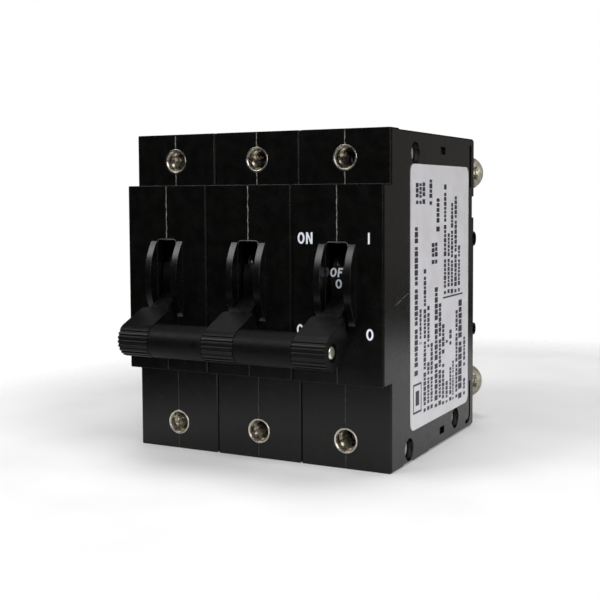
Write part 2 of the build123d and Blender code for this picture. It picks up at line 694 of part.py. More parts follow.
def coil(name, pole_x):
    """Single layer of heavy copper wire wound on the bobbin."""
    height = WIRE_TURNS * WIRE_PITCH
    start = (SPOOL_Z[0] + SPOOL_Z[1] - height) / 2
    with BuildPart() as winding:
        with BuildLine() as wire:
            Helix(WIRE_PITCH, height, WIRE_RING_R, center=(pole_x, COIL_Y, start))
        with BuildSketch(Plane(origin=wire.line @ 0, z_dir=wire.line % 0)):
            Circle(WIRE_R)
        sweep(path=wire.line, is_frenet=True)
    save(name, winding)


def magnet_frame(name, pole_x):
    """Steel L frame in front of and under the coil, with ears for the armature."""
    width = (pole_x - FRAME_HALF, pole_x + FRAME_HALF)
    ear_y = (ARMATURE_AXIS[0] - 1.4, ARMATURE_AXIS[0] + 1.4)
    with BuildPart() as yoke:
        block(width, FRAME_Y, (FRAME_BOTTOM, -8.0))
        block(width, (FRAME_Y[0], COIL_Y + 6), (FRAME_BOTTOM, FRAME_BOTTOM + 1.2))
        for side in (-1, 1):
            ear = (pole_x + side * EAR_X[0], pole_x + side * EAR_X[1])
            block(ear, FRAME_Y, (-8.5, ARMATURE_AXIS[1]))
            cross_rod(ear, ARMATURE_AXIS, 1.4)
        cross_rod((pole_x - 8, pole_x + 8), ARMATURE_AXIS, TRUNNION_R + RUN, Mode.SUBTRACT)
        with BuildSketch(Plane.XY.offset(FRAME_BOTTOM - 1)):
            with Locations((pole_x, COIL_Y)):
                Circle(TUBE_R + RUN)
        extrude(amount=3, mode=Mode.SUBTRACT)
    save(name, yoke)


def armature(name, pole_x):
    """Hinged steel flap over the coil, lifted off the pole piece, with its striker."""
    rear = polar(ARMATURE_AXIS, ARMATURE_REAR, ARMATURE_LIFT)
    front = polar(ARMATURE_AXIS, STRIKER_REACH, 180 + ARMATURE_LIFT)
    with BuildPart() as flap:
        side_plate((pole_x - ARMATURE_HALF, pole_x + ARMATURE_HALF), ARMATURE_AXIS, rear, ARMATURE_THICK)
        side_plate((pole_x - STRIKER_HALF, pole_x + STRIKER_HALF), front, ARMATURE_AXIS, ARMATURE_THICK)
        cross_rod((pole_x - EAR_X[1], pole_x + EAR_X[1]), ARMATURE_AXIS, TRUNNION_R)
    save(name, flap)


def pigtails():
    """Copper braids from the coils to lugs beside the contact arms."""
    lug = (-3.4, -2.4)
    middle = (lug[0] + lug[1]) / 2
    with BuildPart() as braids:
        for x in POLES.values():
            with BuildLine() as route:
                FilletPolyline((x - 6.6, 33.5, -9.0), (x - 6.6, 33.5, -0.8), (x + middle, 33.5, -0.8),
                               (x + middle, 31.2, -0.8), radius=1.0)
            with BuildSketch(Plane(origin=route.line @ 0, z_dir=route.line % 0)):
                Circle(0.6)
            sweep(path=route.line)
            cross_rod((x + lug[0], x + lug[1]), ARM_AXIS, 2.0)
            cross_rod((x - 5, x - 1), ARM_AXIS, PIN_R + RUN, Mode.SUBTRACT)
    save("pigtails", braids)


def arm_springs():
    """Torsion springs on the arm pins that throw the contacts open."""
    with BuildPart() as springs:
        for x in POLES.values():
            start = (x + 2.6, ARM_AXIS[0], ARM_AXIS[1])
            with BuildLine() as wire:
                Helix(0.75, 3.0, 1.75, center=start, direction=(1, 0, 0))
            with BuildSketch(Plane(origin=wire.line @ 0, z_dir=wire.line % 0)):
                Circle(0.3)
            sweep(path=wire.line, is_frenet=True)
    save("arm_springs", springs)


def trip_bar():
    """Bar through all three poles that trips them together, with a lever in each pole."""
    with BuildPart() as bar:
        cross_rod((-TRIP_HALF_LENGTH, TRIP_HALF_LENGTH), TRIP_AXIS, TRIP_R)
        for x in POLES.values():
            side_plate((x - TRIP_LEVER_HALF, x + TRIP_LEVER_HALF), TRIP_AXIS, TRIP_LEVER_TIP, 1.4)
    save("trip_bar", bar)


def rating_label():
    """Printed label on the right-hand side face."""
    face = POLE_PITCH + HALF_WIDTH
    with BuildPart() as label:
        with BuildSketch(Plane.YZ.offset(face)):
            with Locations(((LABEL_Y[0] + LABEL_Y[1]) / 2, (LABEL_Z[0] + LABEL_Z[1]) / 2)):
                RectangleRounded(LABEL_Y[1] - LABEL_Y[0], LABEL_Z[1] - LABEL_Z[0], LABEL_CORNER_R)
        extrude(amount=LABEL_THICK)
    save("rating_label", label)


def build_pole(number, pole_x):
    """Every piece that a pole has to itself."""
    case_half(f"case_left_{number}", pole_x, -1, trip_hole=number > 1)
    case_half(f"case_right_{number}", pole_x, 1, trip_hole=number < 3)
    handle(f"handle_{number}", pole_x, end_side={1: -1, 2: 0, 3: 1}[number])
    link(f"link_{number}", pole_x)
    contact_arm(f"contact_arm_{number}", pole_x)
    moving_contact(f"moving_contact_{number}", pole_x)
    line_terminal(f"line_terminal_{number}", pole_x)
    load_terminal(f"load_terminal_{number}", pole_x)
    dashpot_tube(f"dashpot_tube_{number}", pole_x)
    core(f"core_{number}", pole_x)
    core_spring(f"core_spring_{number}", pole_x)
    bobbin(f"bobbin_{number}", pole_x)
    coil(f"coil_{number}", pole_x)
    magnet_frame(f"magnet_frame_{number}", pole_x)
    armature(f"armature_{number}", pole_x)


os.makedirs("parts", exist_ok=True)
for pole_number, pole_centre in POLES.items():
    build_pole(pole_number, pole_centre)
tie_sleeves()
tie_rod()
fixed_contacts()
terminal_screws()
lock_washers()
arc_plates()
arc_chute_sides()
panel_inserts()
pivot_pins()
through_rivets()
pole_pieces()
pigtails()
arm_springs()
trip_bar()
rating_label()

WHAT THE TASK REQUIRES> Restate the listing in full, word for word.

COMPLETED EXERCISE>
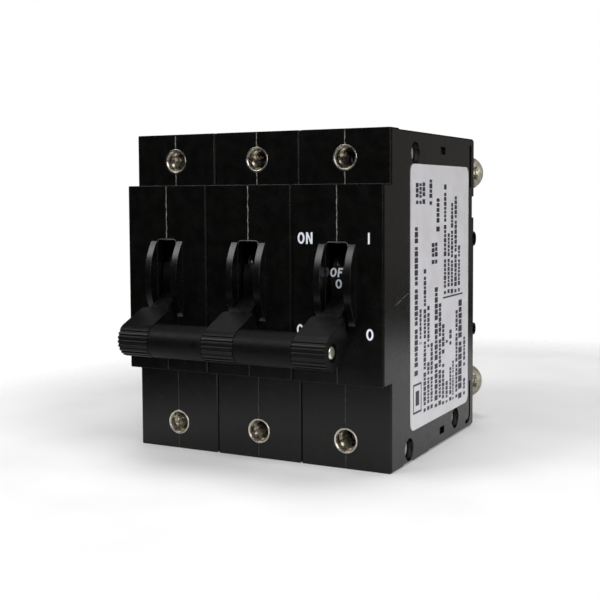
Write part 2 of the build123d and Blender code for this picture. It picks up at line 694 of part.py. More parts follow.
def coil(name, pole_x):
    """Single layer of heavy copper wire wound on the bobbin."""
    height = WIRE_TURNS * WIRE_PITCH
    start = (SPOOL_Z[0] + SPOOL_Z[1] - height) / 2
    with BuildPart() as winding:
        with BuildLine() as wire:
            Helix(WIRE_PITCH, height, WIRE_RING_R, center=(pole_x, COIL_Y, start))
        with BuildSketch(Plane(origin=wire.line @ 0, z_dir=wire.line % 0)):
            Circle(WIRE_R)
        sweep(path=wire.line, is_frenet=True)
    save(name, winding)


def magnet_frame(name, pole_x):
    """Steel L frame in front of and under the coil, with ears for the armature."""
    width = (pole_x - FRAME_HALF, pole_x + FRAME_HALF)
    ear_y = (ARMATURE_AXIS[0] - 1.4, ARMATURE_AXIS[0] + 1.4)
    with BuildPart() as yoke:
        block(width, FRAME_Y, (FRAME_BOTTOM, -8.0))
        block(width, (FRAME_Y[0], COIL_Y + 6), (FRAME_BOTTOM, FRAME_BOTTOM + 1.2))
        for side in (-1, 1):
            ear = (pole_x + side * EAR_X[0], pole_x + side * EAR_X[1])
            block(ear, FRAME_Y, (-8.5, ARMATURE_AXIS[1]))
            cross_rod(ear, ARMATURE_AXIS, 1.4)
        cross_rod((pole_x - 8, pole_x + 8), ARMATURE_AXIS, TRUNNION_R + RUN, Mode.SUBTRACT)
        with BuildSketch(Plane.XY.offset(FRAME_BOTTOM - 1)):
            with Locations((pole_x, COIL_Y)):
                Circle(TUBE_R + RUN)
        extrude(amount=3, mode=Mode.SUBTRACT)
    save(name, yoke)


def armature(name, pole_x):
    """Hinged steel flap over the coil, lifted off the pole piece, with its striker."""
    rear = polar(ARMATURE_AXIS, ARMATURE_REAR, ARMATURE_LIFT)
    front = polar(ARMATURE_AXIS, STRIKER_REACH, 180 + ARMATURE_LIFT)
    with BuildPart() as flap:
        side_plate((pole_x - ARMATURE_HALF, pole_x + ARMATURE_HALF), ARMATURE_AXIS, rear, ARMATURE_THICK)
        side_plate((pole_x - STRIKER_HALF, pole_x + STRIKER_HALF), front, ARMATURE_AXIS, ARMATURE_THICK)
        cross_rod((pole_x - EAR_X[1], pole_x + EAR_X[1]), ARMATURE_AXIS, TRUNNION_R)
    save(name, flap)


def pigtails():
    """Copper braids from the coils to lugs beside the contact arms."""
    lug = (-3.4, -2.4)
    middle = (lug[0] + lug[1]) / 2
    with BuildPart() as braids:
        for x in POLES.values():
            with BuildLine() as route:
                FilletPolyline((x - 6.6, 33.5, -9.0), (x - 6.6, 33.5, -0.8), (x + middle, 33.5, -0.8),
                               (x + middle, 31.2, -0.8), radius=1.0)
            with BuildSketch(Plane(origin=route.line @ 0, z_dir=route.line % 0)):
                Circle(0.6)
            sweep(path=route.line)
            cross_rod((x + lug[0], x + lug[1]), ARM_AXIS, 2.0)
            cross_rod((x - 5, x - 1), ARM_AXIS, PIN_R + RUN, Mode.SUBTRACT)
    save("pigtails", braids)


def arm_springs():
    """Torsion springs on the arm pins that throw the contacts open."""
    with BuildPart() as springs:
        for x in POLES.values():
            start = (x + 2.6, ARM_AXIS[0], ARM_AXIS[1])
            with BuildLine() as wire:
                Helix(0.75, 3.0, 1.75, center=start, direction=(1, 0, 0))
            with BuildSketch(Plane(origin=wire.line @ 0, z_dir=wire.line % 0)):
                Circle(0.3)
            sweep(path=wire.line, is_frenet=True)
    save("arm_springs", springs)


def trip_bar():
    """Bar through all three poles that trips them together, with a lever in each pole."""
    with BuildPart() as bar:
        cross_rod((-TRIP_HALF_LENGTH, TRIP_HALF_LENGTH), TRIP_AXIS, TRIP_R)
        for x in POLES.values():
            side_plate((x - TRIP_LEVER_HALF, x + TRIP_LEVER_HALF), TRIP_AXIS, TRIP_LEVER_TIP, 1.4)
    save("trip_bar", bar)


def rating_label():
    """Printed label on the right-hand side face."""
    face = POLE_PITCH + HALF_WIDTH
    with BuildPart() as label:
        with BuildSketch(Plane.YZ.offset(face)):
            with Locations(((LABEL_Y[0] + LABEL_Y[1]) / 2, (LABEL_Z[0] + LABEL_Z[1]) / 2)):
                RectangleRounded(LABEL_Y[1] - LABEL_Y[0], LABEL_Z[1] - LABEL_Z[0], LABEL_CORNER_R)
        extrude(amount=LABEL_THICK)
    save("rating_label", label)


def build_pole(number, pole_x):
    """Every piece that a pole has to itself."""
    case_half(f"case_left_{number}", pole_x, -1, trip_hole=number > 1)
    case_half(f"case_right_{number}", pole_x, 1, trip_hole=number < 3)
    handle(f"handle_{number}", pole_x, end_side={1: -1, 2: 0, 3: 1}[number])
    link(f"link_{number}", pole_x)
    contact_arm(f"contact_arm_{number}", pole_x)
    moving_contact(f"moving_contact_{number}", pole_x)
    line_terminal(f"line_terminal_{number}", pole_x)
    load_terminal(f"load_terminal_{number}", pole_x)
    dashpot_tube(f"dashpot_tube_{number}", pole_x)
    core(f"core_{number}", pole_x)
    core_spring(f"core_spring_{number}", pole_x)
    bobbin(f"bobbin_{number}", pole_x)
    coil(f"coil_{number}", pole_x)
    magnet_frame(f"magnet_frame_{number}", pole_x)
    armature(f"armature_{number}", pole_x)


os.makedirs("parts", exist_ok=True)
for pole_number, pole_centre in POLES.items():
    build_pole(pole_number, pole_centre)
tie_sleeves()
tie_rod()
fixed_contacts()
terminal_screws()
lock_washers()
arc_plates()
arc_chute_sides()
panel_inserts()
pivot_pins()
through_rivets()
pole_pieces()
pigtails()
arm_springs()
trip_bar()
rating_label()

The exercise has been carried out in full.